The sea has re-minded me that all things must pass.
As I sift these stones, palming through the inconceivable ages of geology,
I think on the small piece of Norwegian mountain that I hold glittering in my hand, carried by the vast creeping rivers of ice across the grinding flatlands, year upon year, mile upon mile, to be dropped by the melt water and then buried, unearthed and then tossed, polished and ground by a million tides until this very now, seen and grasped by a warm human hand.
Am I the first to have touched it?
I heard rumours of the the Line having vanished, my immediate thought was of Art hating barbarians, and then I remembered the joyous release of destruction, and thought it must have been some energetic, high spirited rout of carefree youthful fun.
When I arrived, I found tentative repairs of well wishers had reformed a seedling Line, and the obvious simple scattering of the sea was the cause of the Lines demise: A month of persistent northerlies must have raised up the spring tide to scatter and seethe through the high shingle.

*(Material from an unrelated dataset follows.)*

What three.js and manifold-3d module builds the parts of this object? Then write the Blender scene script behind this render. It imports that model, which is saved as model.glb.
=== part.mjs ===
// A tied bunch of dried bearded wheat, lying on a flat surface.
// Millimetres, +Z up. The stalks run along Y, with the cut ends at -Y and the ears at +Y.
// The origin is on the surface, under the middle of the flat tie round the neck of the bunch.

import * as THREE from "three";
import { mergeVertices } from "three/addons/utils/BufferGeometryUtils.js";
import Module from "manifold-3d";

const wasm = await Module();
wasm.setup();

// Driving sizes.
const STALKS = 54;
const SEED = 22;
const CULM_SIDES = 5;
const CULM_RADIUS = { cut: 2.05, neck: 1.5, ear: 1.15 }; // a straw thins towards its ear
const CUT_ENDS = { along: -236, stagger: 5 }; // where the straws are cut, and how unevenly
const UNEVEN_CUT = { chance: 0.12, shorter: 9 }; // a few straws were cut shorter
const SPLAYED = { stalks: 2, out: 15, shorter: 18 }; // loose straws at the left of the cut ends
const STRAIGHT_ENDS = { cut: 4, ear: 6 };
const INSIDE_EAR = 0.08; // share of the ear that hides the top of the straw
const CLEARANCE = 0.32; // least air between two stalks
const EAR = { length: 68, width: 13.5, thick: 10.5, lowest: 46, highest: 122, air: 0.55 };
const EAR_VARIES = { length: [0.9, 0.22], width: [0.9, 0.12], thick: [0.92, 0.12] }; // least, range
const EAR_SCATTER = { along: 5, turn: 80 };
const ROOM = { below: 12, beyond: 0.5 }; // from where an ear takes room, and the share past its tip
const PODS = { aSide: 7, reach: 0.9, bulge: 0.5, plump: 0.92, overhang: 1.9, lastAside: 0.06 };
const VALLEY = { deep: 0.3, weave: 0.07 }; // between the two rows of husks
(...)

And so I set to work again…
Sunday 13th July from 12 noon,
come along and add a stone to the line,
bring a picnic,
The bleached beached backbone of a long dead whale.
We exist in a world of stories, that shape the cultural and physical environments in which we live. A flowing conversation between what we sense, think, imagine, and do.
We draw a line on a map and declare it the edge and limit of where the waters end and the land begins. The sea, the weather and the shifting shingle have their own stories to tell.
The ebb and flood of these tales reveals the line of the living tide.